--- begin ---

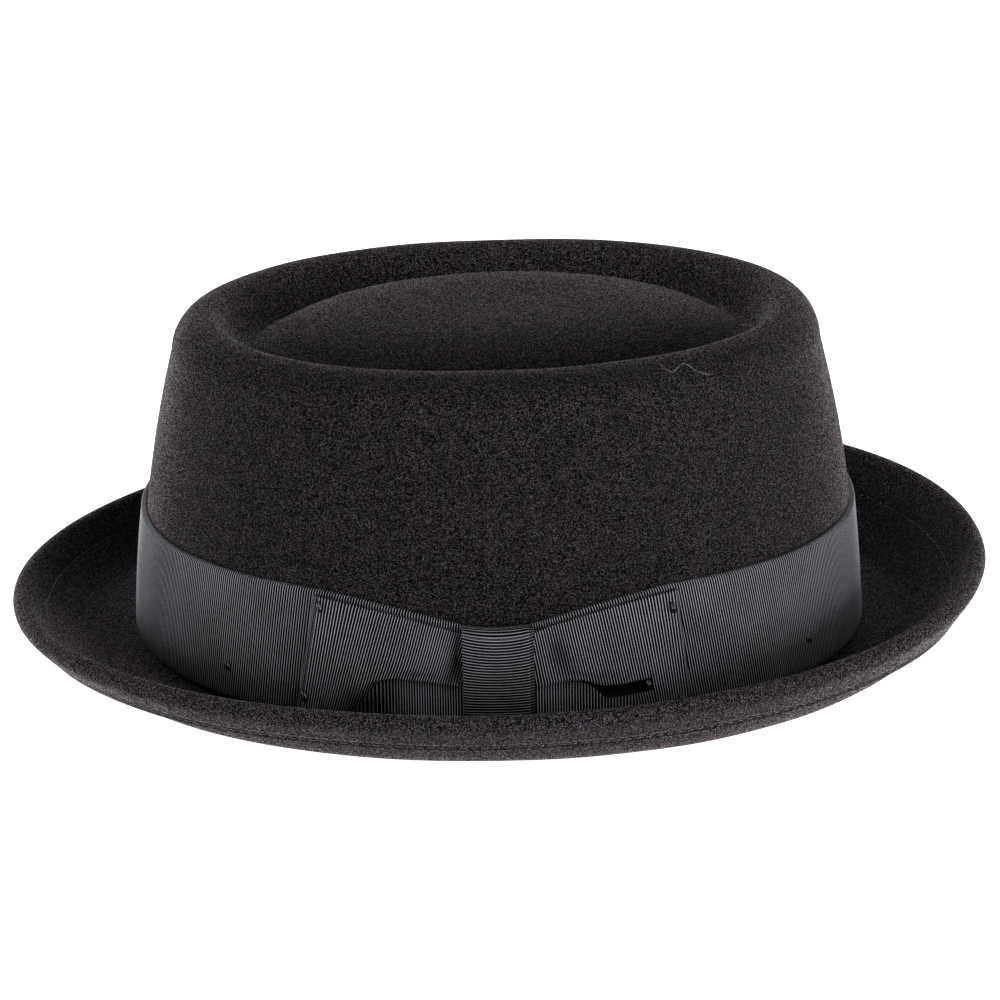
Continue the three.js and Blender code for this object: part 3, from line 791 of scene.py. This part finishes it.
def make_bow_mesh():
    turn_reach = BOW_HALF_LENGTH - RIBBON_THICKNESS
    outer_turn, inner_turn = RIBBON_THICKNESS + SEAT_GAP / 2, SEAT_GAP / 2
    middle = OVER_BAND + outer_turn
    left_count = round(turn_reach / LEFT_RIB_PITCH) * RIB_SAMPLES
    right_count = round(turn_reach / RIB_PITCH) * RIB_SAMPLES
    reach = np.concatenate([
        np.linspace(-turn_reach, 0, left_count + 1)[:-1],
        np.linspace(0, turn_reach, right_count + 1),
    ])
    phase = np.arange(len(reach)) / RIB_SAMPLES
    ribs = rib_profile(phase)
    lean = fold_at(reach)[5]
    at_fold = reach
    # The fold's height depends on where the leaning rib meets it, so the two are brought together.
    for _ in range(3):
        at_fold = leant_reach(reach, fold_at(at_fold)[0], fold_at(at_fold)[0], lean)
    fold, lip, body, slot, low, _ = fold_at(at_fold)
    place = np.linspace(0, 1, BOW_ROWS)
    at_top = leant_reach(reach, BAND_WIDTH * TOP_LEVEL, fold, lean)
    at_foot = leant_reach(reach, 0, fold, lean)
    top, bottom = bow_top(at_top), bow_bottom(at_foot)
    outer = back_offset(at_fold) + LAYER_STEP + RIBBON_THICKNESS
    puff = puff_at(at_fold)

    def stands_out(height):
        below = FOLD_SHARE * (height - bottom) / np.maximum(fold - bottom, LEAST_DROP)
        above = mix(FOLD_SHARE, 1, (height - fold) / (top - fold))
        share = np.clip(np.where(height < fold, below, above), 0, 1)
        parts = smooth_rows(FRONT_BODY[:, 0], FRONT_BODY[:, 1:], share.ravel())
        return body * parts[:, 0].reshape(share.shape) + puff * parts[:, 1].reshape(share.shape)

    grip = np.clip(slot / MM, 0, 1) * np.clip(lip / MM, 0, 1)
    edge = FOLD_LIP * grip
    tuck = FOLD_TUCK * grip
    # Control points up the front layer: share of its rows, height and how far it stands out.
    controls = [
        (0.00, bottom, 0),
        (0.10, mix(bottom, fold - slot, 0.5), 0.7 * low),
        (0.20, mix(bottom, fold - slot, 0.93), low),
        (0.23, fold - slot, 0.75 * low),
        (0.26, fold - slot * 0.85, 0.05 * low),
        (0.31, fold + tuck * 0.85, 0),
        (0.36, fold + tuck * 0.62, 0.25 * lip),
        (0.41, fold - edge * 0.1, 0.55 * lip),
        (0.44, fold - edge * 0.75, 0.8 * lip),
        (0.48, fold - edge * 0.3, lip),
    ]
    above_lip = [
        # share of the rows, height, share of the lip
        (0.53, fold + 1.3 * MM, 0.8),
        (0.60, mix(fold, top, 0.2), 0.35),
        (0.74, mix(fold, top, 0.45), 0.05),
        (0.88, mix(fold, top, 0.75), 0),
        (0.97, top - 1.1 * MM, 0),
    ]
    controls += [(at, height, mix(stands_out(height), lip, share)) for at, height, share in above_lip]
    controls.append((1.00, top, 0))
    places = np.array([control[0] for control in controls])
    heights, outs = (np.array([control[i] + 0 * reach for control in controls]) for i in (1, 2))
    folded_height, folded_out = smooth_rows(places, heights, place), smooth_rows(places, outs, place)
    flat_height = mix(bottom, top, place[:, None])
    opened = ease(lip / OPEN_FROM) * ease(slot / OPEN_FROM)
    height = mix(flat_height, folded_height, opened)
    out = mix(stands_out(flat_height), folded_out, opened)
    out = out + MM * marks_at(FRONT_SWELLS, reach, height)
    across = leant_reach(reach, height, fold, lean)
    # Painted shade in the slot under the lip and deeper in its pocket, and in soft patches beside the
    # knot and under the left fold.
    in_slot = np.clip(1 - np.abs(place - SLOT_PLACE) / SLOT_REACH, 0, 1)[:, None] * opened
    pocket_painted_shade = ease((slot - POCKET_FROM) / POCKET_FROM) * ease(in_slot * 1.6)
    hidden = np.clip(pocket_painted_shade + SLOT_PAINTED_SHADE * in_slot + marks_at(FRONT_PAINTED_SHADES, reach, height), 0, 1)
    selvedge = np.clip(np.minimum(place, 1 - place) / SELVEDGE_SHARE, 0, 1)[:, None]
    rib = RIB_HEIGHT * ribs * mix(0.5, 1, selvedge) - RIB_HEIGHT

    def on_bow(at_reach, at_height, offset):
        return over_wall(BOW_CENTRE + at_reach, at_height, offset)

    face = on_bow(across, height, outer + out)
    off = np.cross(np.gradient(face, axis=1), np.gradient(face, axis=0))
    # Where the cloth is folded tight its own direction is unsteady, so some of the wall's is mixed in.
    off_wall = np.array([0, -1, 0.2])
    off = mix(off_wall, off / (np.linalg.norm(off, axis=2, keepdims=True) + 1e-12), FACE_SHARE)
    off = off / np.linalg.norm(off, axis=2, keepdims=True)
    face = face + off * rib[..., None]
    behind_height = mix(bottom, top, place[::-1, None])
    behind_reach = leant_reach(reach, behind_height, fold, lean)
    behind = on_bow(behind_reach, behind_height, back_offset(reach) + LAYER_STEP)
    front = list(np.concatenate([face, behind]).swapaxes(0, 1))

    def plain_section(outside, inside):
        section = []
        for (at, offset), order in ((outside, 1), (inside, -1)):
            near = np.array(math.copysign(min(abs(at), turn_reach), at))
            fold_here, lean_here = fold_at(near)[0], fold_at(near)[5]
            above = leant_reach(near, BAND_WIDTH * TOP_LEVEL, fold_here, lean_here)
            sunk = BACK_BELOW_TOP * ease((turn_reach - abs(at)) / BACK_DROP_REACH)
            up = mix(bow_bottom(near), bow_top(above) - sunk, place[::order])
            leant = leant_reach(np.full(BOW_ROWS, near), up, fold_here, lean_here)
            section.append(on_bow(leant + at - near, up, np.full(BOW_ROWS, offset)))
        return np.concatenate(section)

    def turned_end(side):
        sections = []
        for step in range(1, BOW_TURN_STEPS):
            angle = math.pi * step / BOW_TURN_STEPS
            ribbed = outer_turn + RIB_HEIGHT * (rib_profile(step / 4) - 1)
            faces = [(side * (turn_reach + radius * math.sin(angle)), middle + radius * math.cos(angle))
                     for radius in (ribbed, inner_turn)]
            sections.append(plain_section(*faces))
        return sections

    back = []
    for at in np.linspace(turn_reach, -turn_reach, BOW_BACK_STEPS + 1):
        offset = float(back_offset(np.array(at)))
        back.append(plain_section((at, offset), (at, offset + RIBBON_THICKNESS)))
    right, left = turned_end(1), turned_end(-1)[::-1]
    round_turn = [math.pi * outer_turn / BOW_TURN_STEPS] * len(right)
    steps = round_turn + [2 * turn_reach / BOW_BACK_STEPS] * len(back) + round_turn
    travel = np.concatenate([phase * RIB_PITCH, phase[-1] * RIB_PITCH + np.cumsum(steps)])
    rows = np.concatenate([place, place[::-1]]) * BAND_WIDTH
    cloth = np.stack(np.meshgrid(travel, rows, indexing="ij"), axis=2)
    # The bow's back, turned ends and inside get an even painted shade, and its front face the painted
    # shade worked out above.
    shade = np.full(cloth.shape[:2], UNSEEN_PAINTED_SHADE)
    shade[:len(reach), :BOW_ROWS] = hidden.T
    sections = np.array(front + right + back + left) + PLACE
    return store_shade(skin_mesh("bow_ribbon_folded", sections, wrap=True, uv=cloth), "hidden", shade)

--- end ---

What is being asked: Reproduce every line above without error.

Expected answer:
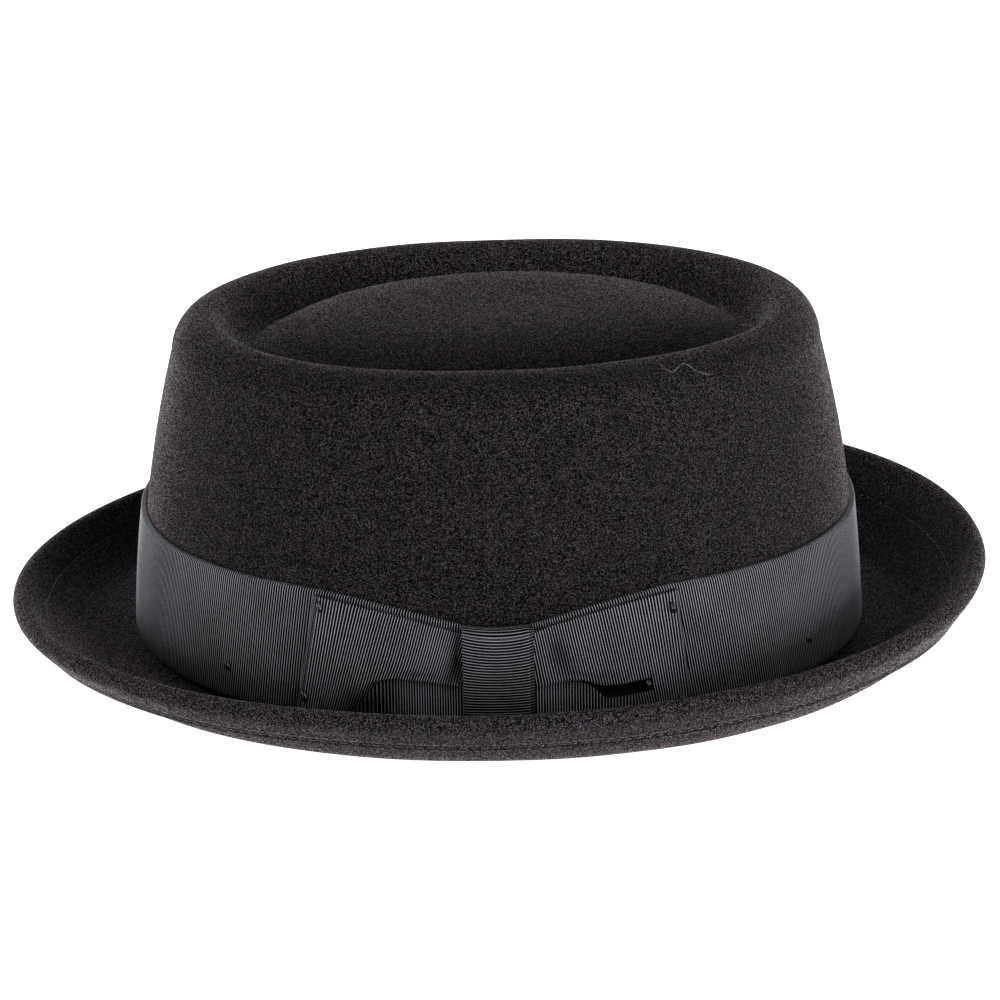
Continue the three.js and Blender code for this object: part 3, from line 791 of scene.py. This part finishes it.
def make_bow_mesh():
    turn_reach = BOW_HALF_LENGTH - RIBBON_THICKNESS
    outer_turn, inner_turn = RIBBON_THICKNESS + SEAT_GAP / 2, SEAT_GAP / 2
    middle = OVER_BAND + outer_turn
    left_count = round(turn_reach / LEFT_RIB_PITCH) * RIB_SAMPLES
    right_count = round(turn_reach / RIB_PITCH) * RIB_SAMPLES
    reach = np.concatenate([
        np.linspace(-turn_reach, 0, left_count + 1)[:-1],
        np.linspace(0, turn_reach, right_count + 1),
    ])
    phase = np.arange(len(reach)) / RIB_SAMPLES
    ribs = rib_profile(phase)
    lean = fold_at(reach)[5]
    at_fold = reach
    # The fold's height depends on where the leaning rib meets it, so the two are brought together.
    for _ in range(3):
        at_fold = leant_reach(reach, fold_at(at_fold)[0], fold_at(at_fold)[0], lean)
    fold, lip, body, slot, low, _ = fold_at(at_fold)
    place = np.linspace(0, 1, BOW_ROWS)
    at_top = leant_reach(reach, BAND_WIDTH * TOP_LEVEL, fold, lean)
    at_foot = leant_reach(reach, 0, fold, lean)
    top, bottom = bow_top(at_top), bow_bottom(at_foot)
    outer = back_offset(at_fold) + LAYER_STEP + RIBBON_THICKNESS
    puff = puff_at(at_fold)

    def stands_out(height):
        below = FOLD_SHARE * (height - bottom) / np.maximum(fold - bottom, LEAST_DROP)
        above = mix(FOLD_SHARE, 1, (height - fold) / (top - fold))
        share = np.clip(np.where(height < fold, below, above), 0, 1)
        parts = smooth_rows(FRONT_BODY[:, 0], FRONT_BODY[:, 1:], share.ravel())
        return body * parts[:, 0].reshape(share.shape) + puff * parts[:, 1].reshape(share.shape)

    grip = np.clip(slot / MM, 0, 1) * np.clip(lip / MM, 0, 1)
    edge = FOLD_LIP * grip
    tuck = FOLD_TUCK * grip
    # Control points up the front layer: share of its rows, height and how far it stands out.
    controls = [
        (0.00, bottom, 0),
        (0.10, mix(bottom, fold - slot, 0.5), 0.7 * low),
        (0.20, mix(bottom, fold - slot, 0.93), low),
        (0.23, fold - slot, 0.75 * low),
        (0.26, fold - slot * 0.85, 0.05 * low),
        (0.31, fold + tuck * 0.85, 0),
        (0.36, fold + tuck * 0.62, 0.25 * lip),
        (0.41, fold - edge * 0.1, 0.55 * lip),
        (0.44, fold - edge * 0.75, 0.8 * lip),
        (0.48, fold - edge * 0.3, lip),
    ]
    above_lip = [
        # share of the rows, height, share of the lip
        (0.53, fold + 1.3 * MM, 0.8),
        (0.60, mix(fold, top, 0.2), 0.35),
        (0.74, mix(fold, top, 0.45), 0.05),
        (0.88, mix(fold, top, 0.75), 0),
        (0.97, top - 1.1 * MM, 0),
    ]
    controls += [(at, height, mix(stands_out(height), lip, share)) for at, height, share in above_lip]
    controls.append((1.00, top, 0))
    places = np.array([control[0] for control in controls])
    heights, outs = (np.array([control[i] + 0 * reach for control in controls]) for i in (1, 2))
    folded_height, folded_out = smooth_rows(places, heights, place), smooth_rows(places, outs, place)
    flat_height = mix(bottom, top, place[:, None])
    opened = ease(lip / OPEN_FROM) * ease(slot / OPEN_FROM)
    height = mix(flat_height, folded_height, opened)
    out = mix(stands_out(flat_height), folded_out, opened)
    out = out + MM * marks_at(FRONT_SWELLS, reach, height)
    across = leant_reach(reach, height, fold, lean)
    # Painted shade in the slot under the lip and deeper in its pocket, and in soft patches beside the
    # knot and under the left fold.
    in_slot = np.clip(1 - np.abs(place - SLOT_PLACE) / SLOT_REACH, 0, 1)[:, None] * opened
    pocket_painted_shade = ease((slot - POCKET_FROM) / POCKET_FROM) * ease(in_slot * 1.6)
    hidden = np.clip(pocket_painted_shade + SLOT_PAINTED_SHADE * in_slot + marks_at(FRONT_PAINTED_SHADES, reach, height), 0, 1)
    selvedge = np.clip(np.minimum(place, 1 - place) / SELVEDGE_SHARE, 0, 1)[:, None]
    rib = RIB_HEIGHT * ribs * mix(0.5, 1, selvedge) - RIB_HEIGHT

    def on_bow(at_reach, at_height, offset):
        return over_wall(BOW_CENTRE + at_reach, at_height, offset)

    face = on_bow(across, height, outer + out)
    off = np.cross(np.gradient(face, axis=1), np.gradient(face, axis=0))
    # Where the cloth is folded tight its own direction is unsteady, so some of the wall's is mixed in.
    off_wall = np.array([0, -1, 0.2])
    off = mix(off_wall, off / (np.linalg.norm(off, axis=2, keepdims=True) + 1e-12), FACE_SHARE)
    off = off / np.linalg.norm(off, axis=2, keepdims=True)
    face = face + off * rib[..., None]
    behind_height = mix(bottom, top, place[::-1, None])
    behind_reach = leant_reach(reach, behind_height, fold, lean)
    behind = on_bow(behind_reach, behind_height, back_offset(reach) + LAYER_STEP)
    front = list(np.concatenate([face, behind]).swapaxes(0, 1))

    def plain_section(outside, inside):
        section = []
        for (at, offset), order in ((outside, 1), (inside, -1)):
            near = np.array(math.copysign(min(abs(at), turn_reach), at))
            fold_here, lean_here = fold_at(near)[0], fold_at(near)[5]
            above = leant_reach(near, BAND_WIDTH * TOP_LEVEL, fold_here, lean_here)
            sunk = BACK_BELOW_TOP * ease((turn_reach - abs(at)) / BACK_DROP_REACH)
            up = mix(bow_bottom(near), bow_top(above) - sunk, place[::order])
            leant = leant_reach(np.full(BOW_ROWS, near), up, fold_here, lean_here)
            section.append(on_bow(leant + at - near, up, np.full(BOW_ROWS, offset)))
        return np.concatenate(section)

    def turned_end(side):
        sections = []
        for step in range(1, BOW_TURN_STEPS):
            angle = math.pi * step / BOW_TURN_STEPS
            ribbed = outer_turn + RIB_HEIGHT * (rib_profile(step / 4) - 1)
            faces = [(side * (turn_reach + radius * math.sin(angle)), middle + radius * math.cos(angle))
                     for radius in (ribbed, inner_turn)]
            sections.append(plain_section(*faces))
        return sections

    back = []
    for at in np.linspace(turn_reach, -turn_reach, BOW_BACK_STEPS + 1):
        offset = float(back_offset(np.array(at)))
        back.append(plain_section((at, offset), (at, offset + RIBBON_THICKNESS)))
    right, left = turned_end(1), turned_end(-1)[::-1]
    round_turn = [math.pi * outer_turn / BOW_TURN_STEPS] * len(right)
    steps = round_turn + [2 * turn_reach / BOW_BACK_STEPS] * len(back) + round_turn
    travel = np.concatenate([phase * RIB_PITCH, phase[-1] * RIB_PITCH + np.cumsum(steps)])
    rows = np.concatenate([place, place[::-1]]) * BAND_WIDTH
    cloth = np.stack(np.meshgrid(travel, rows, indexing="ij"), axis=2)
    # The bow's back, turned ends and inside get an even painted shade, and its front face the painted
    # shade worked out above.
    shade = np.full(cloth.shape[:2], UNSEEN_PAINTED_SHADE)
    shade[:len(reach), :BOW_ROWS] = hidden.T
    sections = np.array(front + right + back + left) + PLACE
    return store_shade(skin_mesh("bow_ribbon_folded", sections, wrap=True, uv=cloth), "hidden", shade)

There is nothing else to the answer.